Our third example is from the shallow heavy oil sands of Alberta, Canada, where PP and PS survey data are shown to be in excellent agreement with the corresponding well information. The survey was acquired over the McMurray productive formation, which is 265 ft (80 m) thick at a depth of 720 ft (220 m) at the survey location. Production comes from bitumen-saturated, Cretaceous-age sands within a fluvial valley-fill depositional system. Extraction involves drilling pairs of horizontal well bores, vertically separated by 16 ft (5 m), injecting steam into the upper well bore and producing the heated bitumen via the lower well bore. A main source of economic risk is shale plugs and layers interfering with the injection and extraction process by imposing impermeable barriers to fluid flow.
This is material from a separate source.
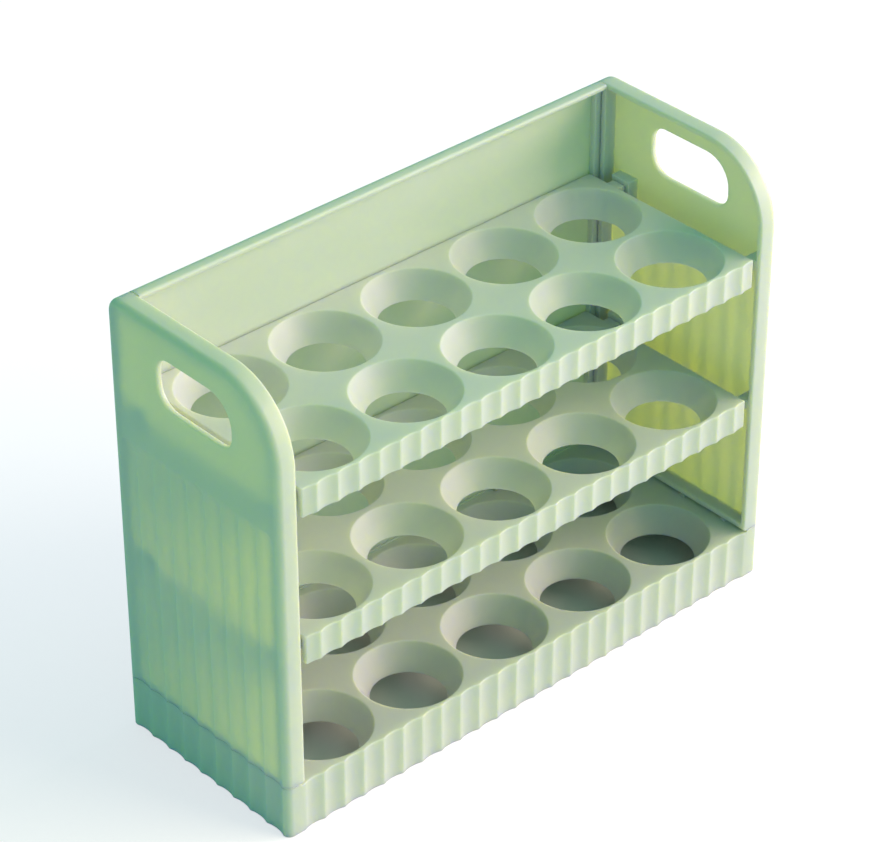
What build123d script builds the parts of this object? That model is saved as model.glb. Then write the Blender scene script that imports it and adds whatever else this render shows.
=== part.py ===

3-C/3-D data were acquired using digital MEMS sensors and integrated with the available well control. Seismic inversions of both the PP and PS data were input into the Hampson-Russell EMERGE software to produce an estimate of shale volume. A cross-section through the shale volume is shown in Figure 4. Four wells are integrated into the profile showing the measured sand/shale volumes from log control. Core data were also extracted at these four well locations to produce an interpreted core cross-section (Figure 4). The seismic estimate, using PP and PS data, is seen to provide good corroboration of the well information.

Hopefully these necessarily abbreviated descriptions provide some further evidence of the potential value of multicomponent data when incorporated into land seismic acquisition. Given the dramatic progress made in the last few years, we anticipate that such surveys will soon become the norm in many regions of the world.